A propriedade não deve ser vista como um direito limitado por sua função social, mas como um instituto dotado, em sua essência, pela função social. Neste cenário, e por conta de todos os fundamentos abarcados nesta pesquisa, pode-se dizer que, a função social deve ser tida como princípio básico e basilar que incide e compõe o próprio direito de propriedade, devendo ser somada às suas outras faculdades, quais sejam, usar, gozar, dispor e reivindicar.
Considerá-la pura e simplesmente uma regra limitadora seria deixar de considerar todo o contexto e função a que está atrelada, a função social é muito mais um elemento conectivo na manifestação da propriedade que propriamente um limitador deste.
CONSIDERAÇÕES FINAIS
Desenvolvida a pesquisa, constatou-se que a função social de fato tem efeito limitador, o qual está regulamentado em diversos dispositivos legais e devem ser respeitados. Porém, apesar de tais regras, a função social não pode ser vista tão somente como um princípio limitador ao direito real de propriedade.

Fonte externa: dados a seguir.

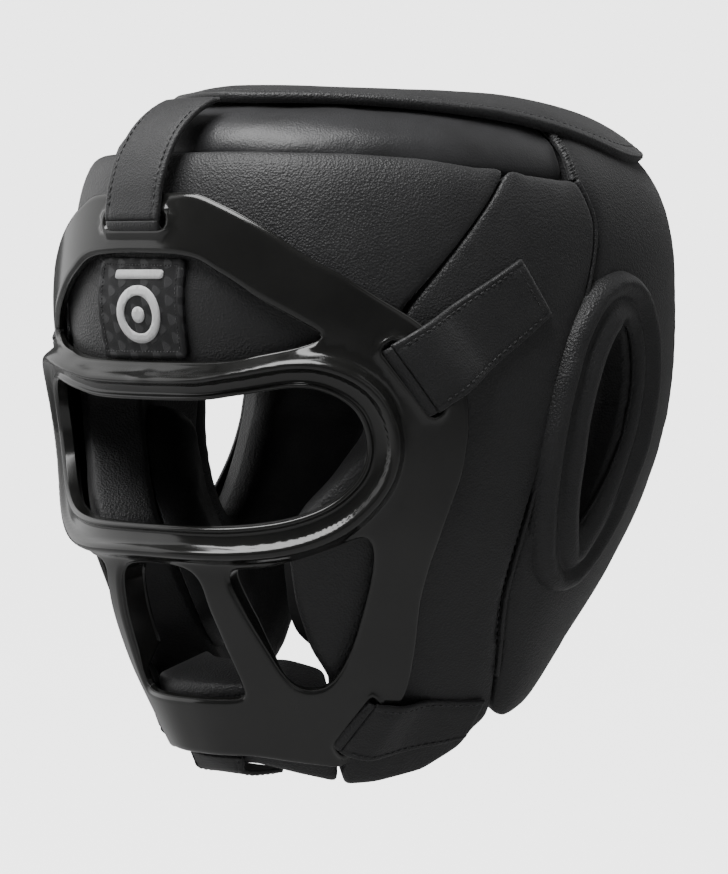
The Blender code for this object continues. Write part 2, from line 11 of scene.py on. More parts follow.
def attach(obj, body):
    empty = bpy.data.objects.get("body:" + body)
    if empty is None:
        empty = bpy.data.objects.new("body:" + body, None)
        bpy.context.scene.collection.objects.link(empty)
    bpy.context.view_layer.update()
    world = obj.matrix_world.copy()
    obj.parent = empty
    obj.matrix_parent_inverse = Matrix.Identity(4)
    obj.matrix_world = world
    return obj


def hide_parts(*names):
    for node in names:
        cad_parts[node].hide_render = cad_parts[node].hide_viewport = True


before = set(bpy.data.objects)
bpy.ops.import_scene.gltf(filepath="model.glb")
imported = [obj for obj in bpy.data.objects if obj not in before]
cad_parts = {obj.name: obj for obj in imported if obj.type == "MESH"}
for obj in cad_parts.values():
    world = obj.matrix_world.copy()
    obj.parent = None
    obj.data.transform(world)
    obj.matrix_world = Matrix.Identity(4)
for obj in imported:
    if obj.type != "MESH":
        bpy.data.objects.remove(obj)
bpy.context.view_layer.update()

# Millimetres. +Z is up, the face looks along -Y, the wearer's left is +X.
MM = 0.001
PAD = 24.0  # cushion thickness
GRILL_LIFT = 7.0  # outer face of the grill's bars above the cushions
BAR_DEEP = 8.0  # how much deeper the two middle bars are
STRAP = 2.4  # strap thickness
DOME_Z = 55.0  # where the shell starts to turn in
DOME_H = 82.5
NOSE = 0.1  # how blunt the middle of the front is
SWELL_FRAMES = 12
STAND_OFF = 1.5  # metres from the middle of the object to the camera and the lights
PICTURE_HIGH = 874 * 0.00041  # metres that the picture shows from top to bottom at the object's middle

# The cushions' outer face: half width, front reach, rear reach and roundness at each height.
HALF_WIDTH = [(-145, 62), (-120, 70), (-90, 83.5), (-60, 95), (-30, 104), (0, 109), (30, 111), (60, 111)]
FRONT = [
    (-145, 72), (-120, 89), (-90, 102), (-60, 113.5), (-30, 116.5), (0, 115), (30, 116), (58, 126.5), (90, 124),
]
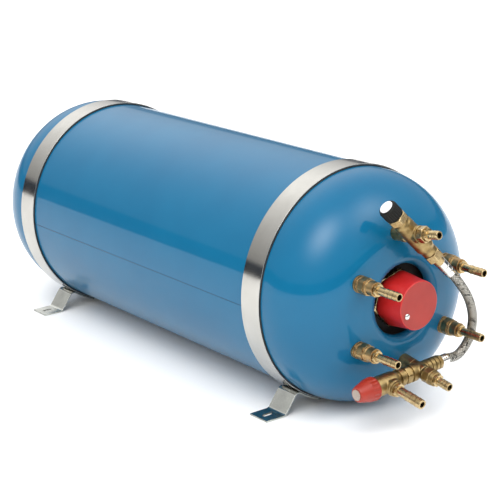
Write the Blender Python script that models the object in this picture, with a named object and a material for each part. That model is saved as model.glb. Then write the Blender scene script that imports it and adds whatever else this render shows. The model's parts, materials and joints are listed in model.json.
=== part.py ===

Por força de sua existência, a propriedade deve ser exercida pelo titular do direito em atendimento ao interesse comum, ou seja, deve ser respeitada a sua função social. A propriedade deixa de ser vista como um direito particular e passa a ser tratada com um olhar comum e coletivo. Ao contrário, a função social deve ser tratada como parte integrante do instituto e somada aos demais elementos de usar, gozar, dispor e reaver, pois visa simplesmente fazer com que a propriedade seja utilizada de maneira normal, cumprindo o fim a que se destina.
O uso da propriedade deve ser socialmente adequado, para que além da satisfação de interesses particulares, seja atendido ao interesse público e ao cumprimento de deveres para com a sociedade, harmonizando-se proporcionalmente o direito individual e o direito coletivo.
Assim, não é o caso da propriedade limitar o direito real, mas sim do direito real ser baseado, ainda que indiretamente, pela função social que a propriedade possui. Desta feita a propriedade individual existe porque a sociedade, ainda que indiretamente, também se beneficia dela, sendo imperioso sua existência.